L’ajout le plus conséquent, en matière de risques couverts par l’Etat des Risques, consiste dans l’inclusion des zones susceptibles « d'être atteintes par le recul du trait de côte. » Ce risque, qui se matérialise pour certains actifs situés à proximité des mers et océans, s’attache donc à l’avancée de la mer sur les terres.
II. Nouvelles modalités de l’obligation d’information
Antérieurement à l’entrée en vigueur de la loi Climat et Résilience, le propriétaire d’un actif immobilier avait l’obligation :
- de « joindre » c’est-à-dire, en pratique, d’annexer l’Etat des Risques au contrat ; et
- « d'informer par écrit l'acquéreur ou le locataire de tout sinistre survenu pendant la période où il a été propriétaire de l'immeuble ou dont il a été lui-même informé » lorsque l’actif avait subi un sinistre ayant donné lieu au versement d'une indemnité en application des articles L. 125-2 ou L. 128-2 du Code des assurances.
Ces deux catégories d’obligations, propres d’une part à l’existence de risques inhérents au terrain d’assiette de l’actif et, d’autre part, à l’existence de sinistres générés par ces risques ont été modifiées et renforcées par la loi Climat et Résilience.
A. L’obligation de transmission des risques inhérents au terrain d’assiette de l’actif : (nouvelles) obligations précoces d’information
A compter du 1er janvier 2023 le propriétaire sera tenu, en sus des obligations qui précèdent, de transmettre à sa contrepartie, en amont de la signature du contrat (relatif à la location ou à la cession de l’actif), les informations utiles relatives aux potentiels risques couverts par l’Etat des Risques. Cette obligation de transmission d’information « précoce » se matérialise en deux temps puisque le propriétaire d’un actif a désormais l’obligation :
- d’inclure dans « toute annonce, quel que soit son support de diffusion, relative à la vente [ou à la mise en location] d'un bien immobilier devant faire l'objet d'un Etat des Risques […] une mention précisant le moyen d'accéder aux informations mentionnées » dans l’Etat des Risques afférent à son actif ; et
- de « remettre » au(x) potentiel(s) acquéreur(s) ou locataire(s) l’Etat des Risques « lors de la première visite de l'immeuble, si une telle visite a lieu ».
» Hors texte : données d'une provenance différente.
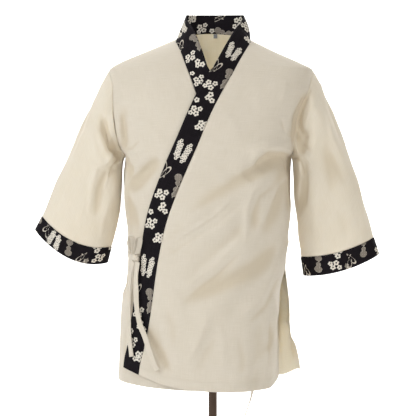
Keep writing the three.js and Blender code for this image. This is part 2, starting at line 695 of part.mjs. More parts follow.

Quelques remarques peuvent ici être formulées concernant ces obligations nouvelles :
Tout d’abord le Code de l’environnement ne précise pas comment doit se matérialiser l’obligation consistant à donner « le moyen d'accéder aux informations » mentionnées dans l’Etat des Risques qui doit être inclus dans les annonces relatives à la vente du bien – un simple lien vers le site généraliste « georisques.gouv.fr » (à savoir l’une des bases de données permettant d’établir les Etats des Risques) sera-t-il considéré comme suffisant pour satisfaire à l’obligation susvisée ? Il faut l’espérer.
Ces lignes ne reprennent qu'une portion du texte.